EL TEATRO TOSCO (17)
De todas las obras
existentes. Ninguna es tan desconcertante y esquiva como La tempestad.
Una vez descubrimos que el único modo de encontrar un significado compensador
es tomar la pieza como un todo. Como argumento carece de interés; como pretexto
para la exhibición de trajes, efectos escénicos y música, apenas vale la pena
revivirla; como mezcla de estilo atractivo y tumultuoso, a lo máximo que puede
aspirar es a complacer a unos cuantos espectadores de sesión de tarde, y por lo
general sólo sirve para apartar del teatro a generaciones de escolares. No
obstante, cuando observamos que en la obra nada es lo que parece, que se
desarrolla en una isla y no en una isla, durante un día y no durante un día,
con una tempestad que desencadena una serie de acontecimientos que siguen
dentro de la tempestad incluso cuando ha desaparecido la tormenta, que el encantador
drama bucólico para niños encierra violación, asesinato, conspiración y
violencia; cuando comenzamos a desenterrar los temas que tan cuidadosamente
enterró Shakespeare, comprendemos que esta es su completa y última declaración
y que ella trata de la entera condición del hombre. De manera similar, la primera
obra de Shakespeare, Tito Andrónico, descubre sus secretos en cuando
dejamos de considerarla como una serie de gratuitos golpes melodramáticos y
buscamos su integridad. Todo en Tito está ligado a una oscura corriente de la
que surgen los horrores, rítmica y lógicamente relacionados; vista de este modo
cabe encontrar la expresión de un poderoso y finalmente hermoso ritual bárbaro.
Sin embargo, este enfoque es comparativamente simple: hoy día podemos encontrar
siempre nuestro camino hacia el violento subconsciente. La tempestad es
otra cuestión. Desde la primera hasta su última obra, Shakespeare se movió a
través de muchos limbos: tal vez en la actualidad no pueden hallarse las
condiciones que nos revelen plenamente la naturaleza de la obra. Hasta que se
encuentre un medio de ponerla en escena, al menos hemos de ser cautos para no
caer, al forcejear con el texto, en confusos e infructíferos intentos. Si bien
hoy día es irrepresentable, no deja de ser un ejemplo de cómo una obra
metafísica puede hallar un idioma natural que es sagrado, cómico y tosco.
Resulta, pues, que en la
segunda mitad del siglo XX en Inglaterra, donde escribo estas palabras, nos
enfrentamos al irritante hecho de que Shakespeare sigue siendo nuestro modelo.

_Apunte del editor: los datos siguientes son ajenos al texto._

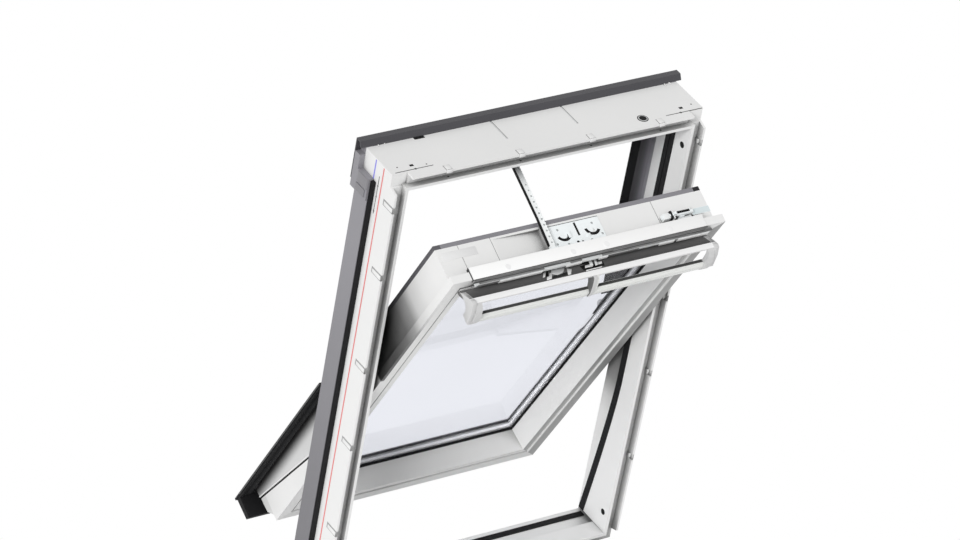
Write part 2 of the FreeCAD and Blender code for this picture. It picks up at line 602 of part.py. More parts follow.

A este respecto, nuestra labor en la puesta escénica de Shakespeare consiste siempre
en hacer “modernas” sus obras, ya que sólo así el público entra en contacto
directo con los temas que el tiempo y las convenciones desvanecen. De la misma
manera, cuando nos acercamos al teatro moderno, en cualquiera de sus formas, ya
sea la obra con pocos personajes, el happening o la pieza con numerosos
personajes y escenas, el problema es siempre el mismo: ¿dónde están los
equivalentes de la fuerza del teatro isabelino, en el sentido de alcance y
extensión? ¿Qué forma, en términos modernos, podría adoptar ese rico teatro? Grotowski,
como un monje que descubriera un universo en un grano de arena, llama teatro de
pobreza a su teatro sagrado. El teatro isabelino, que abarcaba todo lo de la
vida, incluso la suciedad y miseria de la pobreza, es un teatro tosco de extraordinaria
riqueza. Ambos no están tan separados como pudiera parecer.